DATASET RECORDS:
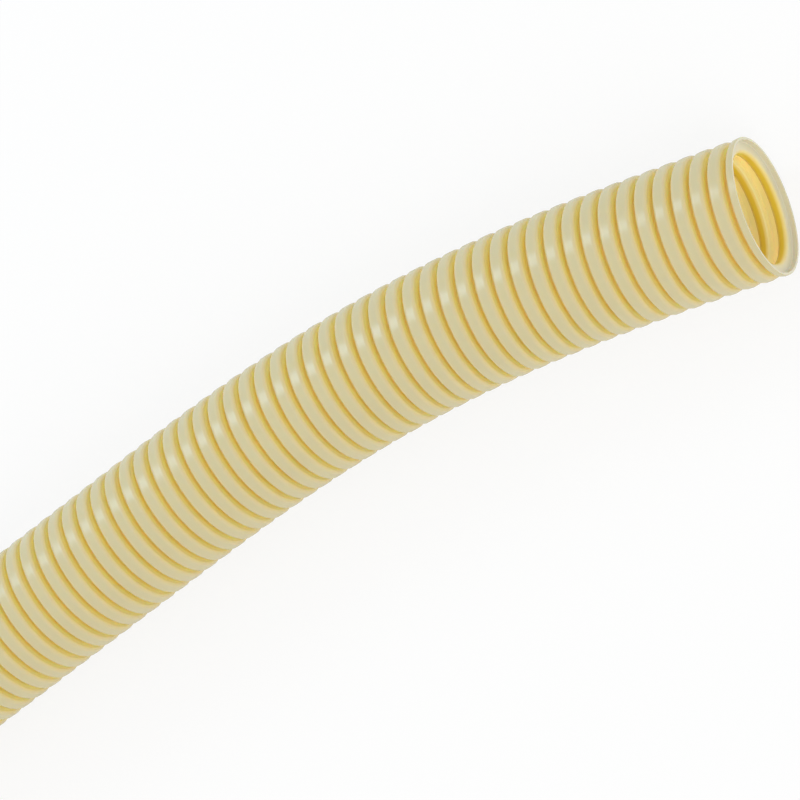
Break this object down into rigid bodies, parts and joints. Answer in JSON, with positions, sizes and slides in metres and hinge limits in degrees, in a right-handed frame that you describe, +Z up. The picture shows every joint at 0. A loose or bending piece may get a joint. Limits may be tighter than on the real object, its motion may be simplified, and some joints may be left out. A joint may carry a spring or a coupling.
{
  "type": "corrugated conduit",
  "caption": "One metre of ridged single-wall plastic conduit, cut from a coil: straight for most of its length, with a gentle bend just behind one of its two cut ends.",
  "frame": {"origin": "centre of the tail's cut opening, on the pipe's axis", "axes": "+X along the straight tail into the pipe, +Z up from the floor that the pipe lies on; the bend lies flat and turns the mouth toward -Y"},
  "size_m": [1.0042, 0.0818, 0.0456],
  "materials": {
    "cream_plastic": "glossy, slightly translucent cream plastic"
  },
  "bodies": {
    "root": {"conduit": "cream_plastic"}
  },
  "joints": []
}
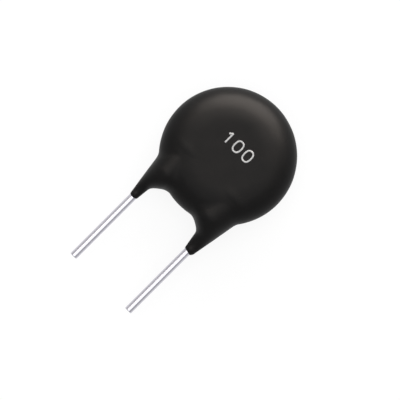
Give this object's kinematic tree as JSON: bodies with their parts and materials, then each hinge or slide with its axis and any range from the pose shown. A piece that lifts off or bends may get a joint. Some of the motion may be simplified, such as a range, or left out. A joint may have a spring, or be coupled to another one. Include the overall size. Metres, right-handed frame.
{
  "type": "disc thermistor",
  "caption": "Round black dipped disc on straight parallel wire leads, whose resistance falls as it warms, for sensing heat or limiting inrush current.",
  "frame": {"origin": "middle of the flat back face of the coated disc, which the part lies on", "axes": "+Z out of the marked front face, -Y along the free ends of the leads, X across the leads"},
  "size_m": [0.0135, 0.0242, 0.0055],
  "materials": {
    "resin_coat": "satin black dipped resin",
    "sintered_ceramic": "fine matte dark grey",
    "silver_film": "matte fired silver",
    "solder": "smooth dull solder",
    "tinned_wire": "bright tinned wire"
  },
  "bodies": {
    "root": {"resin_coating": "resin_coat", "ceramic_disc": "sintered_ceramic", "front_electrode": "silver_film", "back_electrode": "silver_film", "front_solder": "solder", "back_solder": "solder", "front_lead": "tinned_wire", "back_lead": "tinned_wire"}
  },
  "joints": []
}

BRIEF: Copy exactly, and only, the lines from the one containing "Give this object's" through the last line of the listing.

CORRECT ANSWER:
Give this object's kinematic tree as JSON: bodies with their parts and materials, then each hinge or slide with its axis and any range from the pose shown. A piece that lifts off or bends may get a joint. Some of the motion may be simplified, such as a range, or left out. A joint may have a spring, or be coupled to another one. Include the overall size. Metres, right-handed frame.
{
  "type": "disc thermistor",
  "caption": "Round black dipped disc on straight parallel wire leads, whose resistance falls as it warms, for sensing heat or limiting inrush current.",
  "frame": {"origin": "middle of the flat back face of the coated disc, which the part lies on", "axes": "+Z out of the marked front face, -Y along the free ends of the leads, X across the leads"},
  "size_m": [0.0135, 0.0242, 0.0055],
  "materials": {
    "resin_coat": "satin black dipped resin",
    "sintered_ceramic": "fine matte dark grey",
    "silver_film": "matte fired silver",
    "solder": "smooth dull solder",
    "tinned_wire": "bright tinned wire"
  },
  "bodies": {
    "root": {"resin_coating": "resin_coat", "ceramic_disc": "sintered_ceramic", "front_electrode": "silver_film", "back_electrode": "silver_film", "front_solder": "solder", "back_solder": "solder", "front_lead": "tinned_wire", "back_lead": "tinned_wire"}
  },
  "joints": []
}